The final report is said to be due soon.
Huysamen explained that her practice received a letter from Discovery Health in January 2019, demanding her understanding of the use of the physiotherapy tariff list modifier 0006, which adds a 50% surcharge to services rendered over weekends or on holidays. Most of her patients are in hospital, requiring postoperative treatment after complex spinal surgeries.
“These patients are in a critical care unit, admitted immediately post-op and could be ventilated. After complex spinal surgery and prolonged anaesthesia, there are possible risks to the patient.”
Physiotherapy, which forms a part of a multidisciplinary team working under the instructions of the principal specialist, is critical to a patient’s recovery.
Discovery at no time indicated that the scheme rules have changed and that modifier 0006 is no longer paid. They omitted to introduce the scheme rule in their systems to reflect that the new rule is now applicable.
Huysamen’s practice was blacklisted after she refused to sign an acknowledgement of debt or offer a settlement amount, forcing her to become a cash practice. She still bills for Saturdays, Sundays and public holidays.
Huysamen says that in becoming a cash practice, patients are at a disservice: “Discovery members have to pay up-front, out of pocket for services which they have cover and cannot afford. Their money is now used to offset the so-called debt. The members in question with the clawbacks are completely unaware that these activities are taking place on their behalf.”
The coding policy was changed in 2015 and Discovery informed physios they were no longer to use the 0006 code as it is for emergency use only. The SA Physio Society gave physios a new code which Discovery is not accepting either. A physio explained: “It was rejected on my accounts when I treated a Sunday patient so I had to reverse the claim and charge the 0006 code as I do not work weekends and then my account was flagged because of a one-time use of 0006 and I was audited.
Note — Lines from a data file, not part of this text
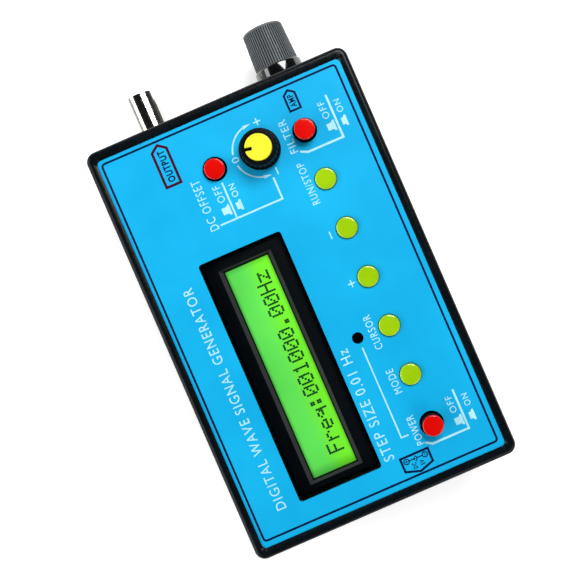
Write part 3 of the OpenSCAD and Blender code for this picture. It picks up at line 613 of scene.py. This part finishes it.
def makeYellowDisc():
    look = yellowDisc
    low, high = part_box("offset_knob_disc")
    middle = (low + high) / 2
    radius = (high.x - low.x) / 2
    deselectAll()
    bpy.ops.mesh.primitive_cylinder_add(vertices=128, radius=radius, depth=high.z - low.z,
                                        location=middle)
    disc = bpy.context.object
    applyPlace(disc)
    pickEdges(disc, lambda a, b: min(a.z, b.z) > high.z - 1e-6)
    bpy.ops.mesh.bevel(offset=look["edge"], segments=4, affect="EDGES")
    pickFaces(disc, lambda face, normal: normal.z > 0.99 and face.z > high.z - 1e-6)
    bpy.ops.mesh.inset(thickness=look["rimWidth"])
    bpy.ops.mesh.inset(thickness=look["dish"])
    bpy.ops.transform.translate(value=(0, 0, -look["dish"]))
    bpy.ops.object.mode_set(mode="OBJECT")
    turn = math.radians(look["notchTurn"])
    reach = radius - look["notch"][0] / 2 + look["overcut"]
    bpy.ops.mesh.primitive_cube_add(
        size=1, scale=(look["notch"][0] + 2 * look["overcut"], look["notch"][1], look["cutDepth"]),
        location=(middle.x + reach * math.cos(turn), middle.y + reach * math.sin(turn), middle.z),
        rotation=(0, 0, turn))
    cutter = bpy.context.object
    only(disc)
    bpy.ops.object.modifier_add(type="BOOLEAN")
    cut = disc.modifiers[-1]
    cut.object = cutter
    cut.operation = "DIFFERENCE"
    cut.solver = "EXACT"
    bpy.ops.object.modifier_apply(modifier=cut.name)
    bpy.data.objects.remove(cutter)
    shadeByAngle(disc, 30)
    place(disc, "offset_knob_face", finishes["disc_yellow"].material, "offset_knob", "disc_yellow",
          "offset_knob_disc")


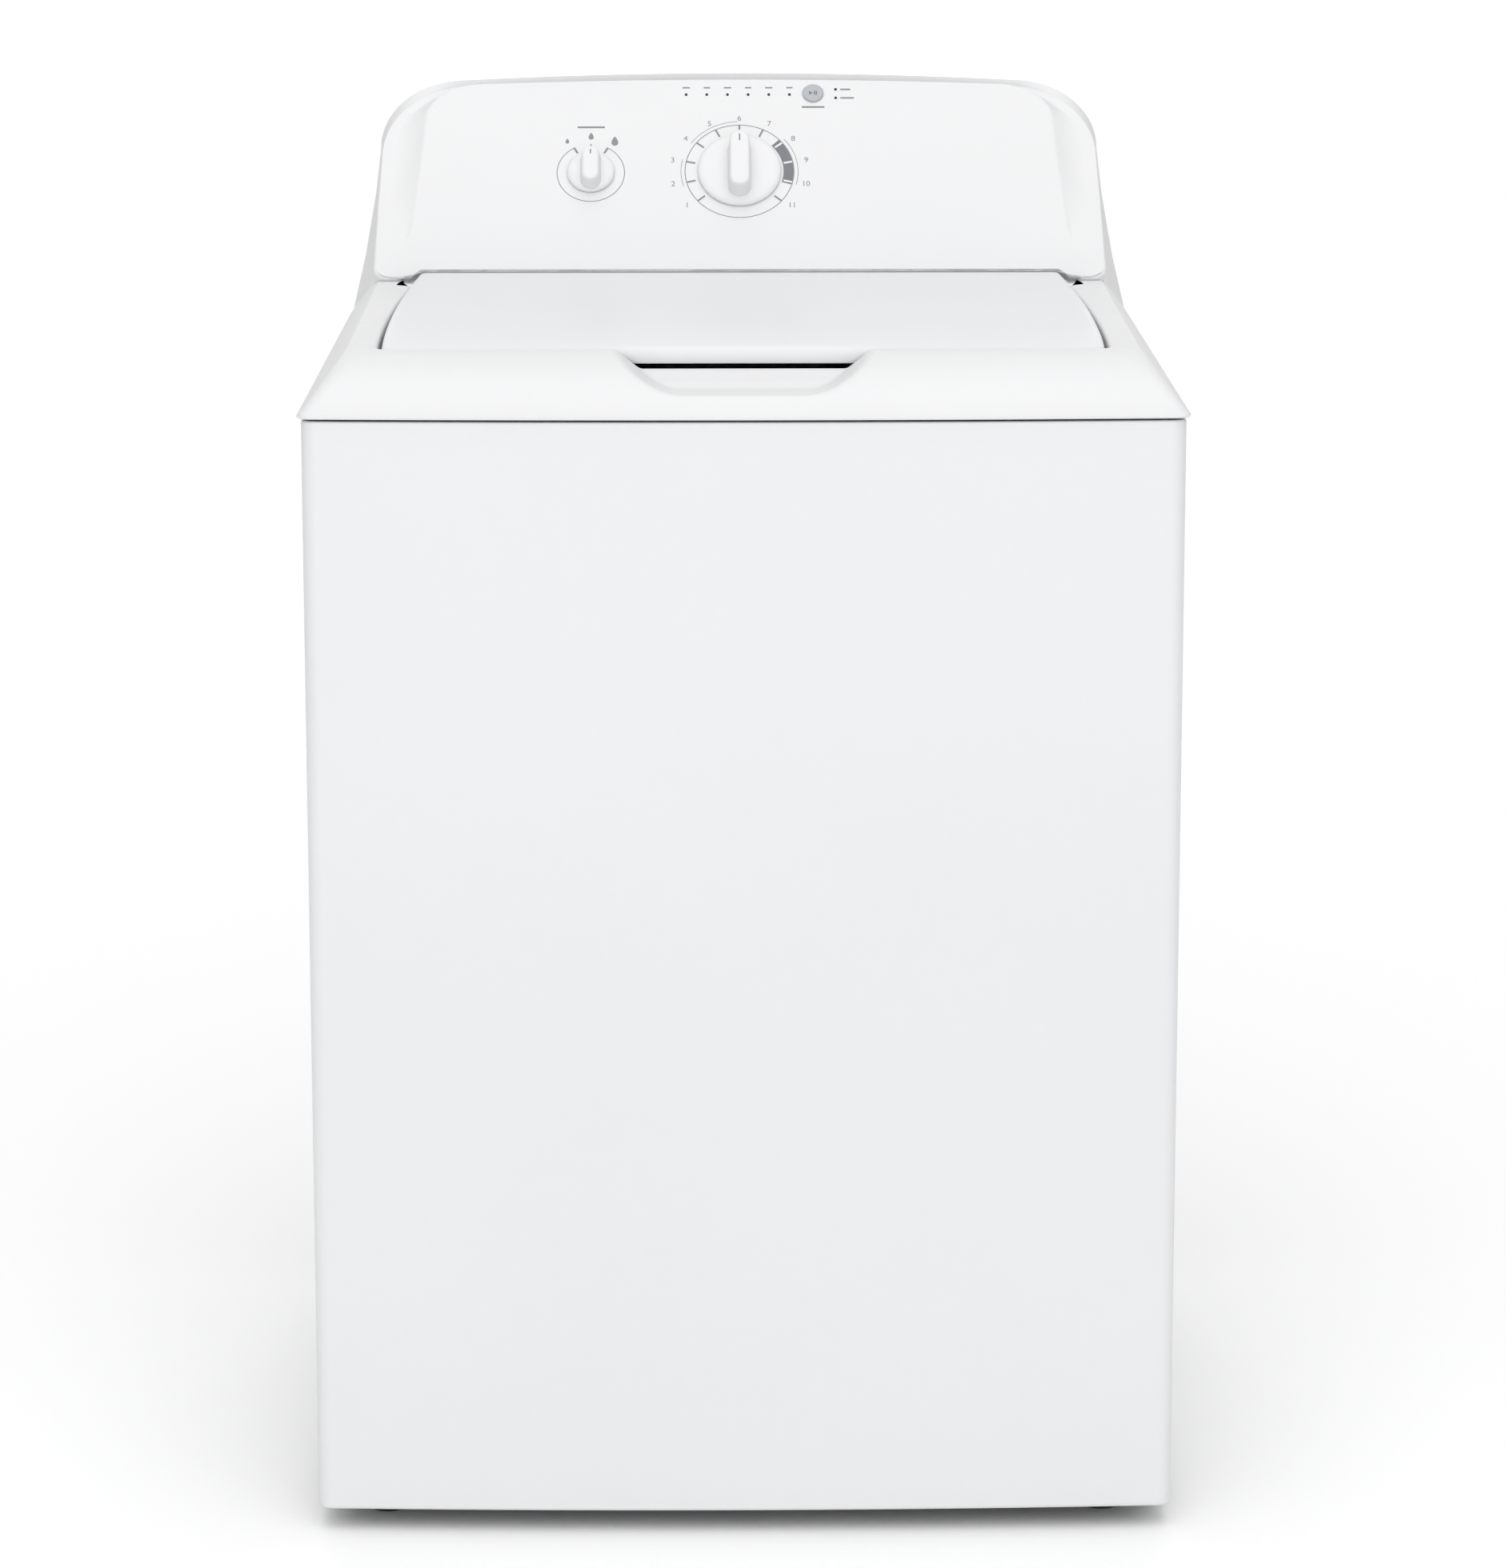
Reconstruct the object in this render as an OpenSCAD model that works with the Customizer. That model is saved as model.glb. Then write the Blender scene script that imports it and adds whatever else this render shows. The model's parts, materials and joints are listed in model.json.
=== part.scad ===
// Top load washing machine: cabinet, deck, lid, console, suspended tub, basket, agitator and belt drive.
// Millimetres, +Z up, front faces -Y, origin on the floor under the middle of the machine.

/* [Cabinet] */
// Width over the two side panels
cab_w = 686; // [640:1:700]
// Height of the cabinet's top edge above the floor
cab_top = 900; // [880:1:920]
// Height of the panels' bottom edge above the floor
cab_bottom = 18; // [14:1:24]
// How far the front panel bows forward at its middle
bow = 8; // [4:1:12]
// Thickness of the painted steel sheet
sheet = 1.2; // [0.8:0.1:2]

/* [Deck] */
// Width over the deck's bottom edge
deck_w = 692; // [688:1:706]
// Height of the deck's top rim above the floor
deck_top = 948; // [944:1:952]
// Width of the flat top rim from side to side
rim_w = 626; // [610:1:640]
// Depth of the sloping front fascia, front to back
fascia_d = 60; // [50:1:64]
// Thickness of the moulded deck
deck_wall = 3; // [2.5:0.1:4]

/* [Lid] */
// Half of the lid's width at its front edge
lid_half_front = 284; // [280:1:285]
// Half of the lid's width at its back edge
lid_half_back = 277; // [272:1:278]
// Height of the lid's front top edge
lid_top = 950; // [949:1:952]
// How far the lid's top rises towards the hinge
lid_rise = 6; // [2:1:7]

/* [Console] */
// Tilt of the control face back from upright
face_tilt = 38; // [36:1:40]
// Length of the control face up its slope
face_len = 195; // [190:1:198]
// Overall height of the machine
total_h = 1118; // [1116:1:1124]

/* [Knobs] */
// Diameter of the cycle knob's skirt
cycle_d = 73; // [66:1:80]
// Height of the cycle knob above the face
cycle_h = 24; // [18:1:26]
// Diameter of the load size knob's skirt
load_d = 41.5; // [36:0.5:46]
// Height of the load size knob above the face
load_h = 18; // [14:1:22]
// Diameter of the start button
button_d = 17.7; // [14:0.1:20]

/* [Tub] */
// Outer radius of the tub
tub_r = 280; // [276:1:282]
// Inner radius of the basket
basket_r = 262; // [258:1:264]
// Height of the basket's rim
basket_top = 826; // [810:1:828]
// Height of the agitator's cap
agitator_top = 745; // [640:1:760]

/* [Drive] */
// Radius of the large pulley
drive_r = 92; // [80:1:96]
// Radius of the motor's pulley
motor_r = 22; // [18:1:26]
// Distance between the two pulleys' axes
belt_span = 165; // [155:1:170]

/* [Hidden] */
$fn = 96;

// Small step that carries a cut past a surface
over = 0.5;
// Radial play of a running fit
play = 0.06;
// Number of steps in a drawn curve
steps = 20;

// Cabinet planes
front_y = -333;
rear_y = 325;
side_x = cab_w / 2;
corner_r = 12;
flange = 20;
edge_gap = 0.4;

// Deck
seam = 4;
deck_z = cab_top + seam;
deck_front_y = front_y - 2;
deck_rear_y = 330;
deck_side = (deck_w - rim_w) / 2;
pan_z = 915;
pan_t = 3;
recess_gap = 3;
swing_gap = 6;
ledge_y = -246;
ledge_z = 931;

// Water valve and the spout under it
spout_x = 180;
valve_x = [spout_x - 25, spout_x + 25];
valve_z = 985;
port_r = 17;
cover_screw_r = 2.4;

// Lid and its hinge
lid_front_y = -265;
lid_back_y = 187;
lid_rim_z = 936;
lid_bulge = 5.5;
hinge_y = 174;
hinge_z = 944;
pin_r = 4;
finger_half = 110;
finger_back_y = -235;

// Console face
face_y = 192;
face_z = 960;
face_t = 3;

// Drive axis and pump axis
axis_y = -12;
pump_x = -150;
pump_y = -150;
shaft_r = 9.94;
tube_in_r = 10;
tube_r = 16;

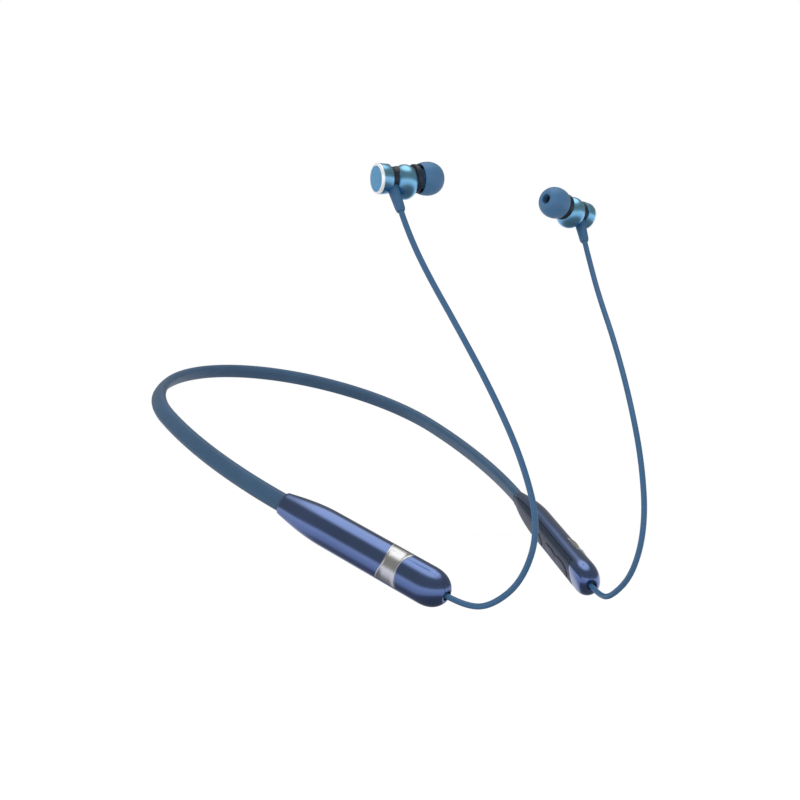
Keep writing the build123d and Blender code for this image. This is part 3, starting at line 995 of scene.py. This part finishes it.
    def shell(self, name: str) -> bpy.types.Object:
        """The glossy outer shell with the whole dome and the cord's hole.

        Args:
            name: the piece's name.

        Returns:
            The closed shell.
        """
        past_cover = self.cover_end + self.seam_gap
        shell = self._part(name, lambda at: at.x > 0 and (at.y > -self.seam or at.x > past_cover))
        soften(shell, self.rim_round, angle=self.rim_angle)
        return shell

    def cover(self, name: str) -> bpy.types.Object:
        """The satin inner cover, which reaches a lip further over the neckband."""
        return self._part(name, lambda at: at.y < -self.seam - self.seam_gap and at.x < self.cover_end)

    def trim_half_width(self, height: float) -> float:
        """Half width of the hourglass at a height.

        Args:
            height: the height off the pod's middle.

        Returns:
            The half width.
        """
        rise = (self.trim_edge - self.trim_waist) / 2
        radius = (self.trim_reach ** 2 + rise ** 2) / (2 * rise)
        return self.trim_waist / 2 + radius - math.sqrt(radius ** 2 - height ** 2)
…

Many physios are now forced to charge Monday to Friday rates to avoid being audited due to their use of the 0006 code.
Peer review not accepted
Another physio, who is part of the concerned practitioners who have now joined the Solutionist Thinkers in their group action against clawbacks, says that when she had her practice accredited and had a peer review conducted, she was informed the scheme would never request her patient notes. But during her audit, Discovery rejected her peer review through the South African Society of Physiotherapy, and insisted she was liable for over R200,000 over three years.
“They still want my hard copy of notes. If I send my notes through, then their auditors – who are not medical practitioners – will see that this patient was raped, that one had a meltdown because they lost their finances or child… It becomes public knowledge; it’s a breach of confidentiality.”
She says she was given a list of 10 patients over four years and asked why she used particular codes and why she did complex evaluations on patients.
“The emails are extremely derogatory – there is no respect for the medical professionals. It is appalling what they did to me… the stress.
“I don’t have the money to fight Discovery. I see four patients a day. If I roll over and pay the agreement that I have been fraudulent, they are going to do it again, like they did with others.” BM/DM
- Story corrected to clarify the jurisdiction of the Financial Sector Conduct Authority in relation to the Council of Medical Schemes. Apologies for the error.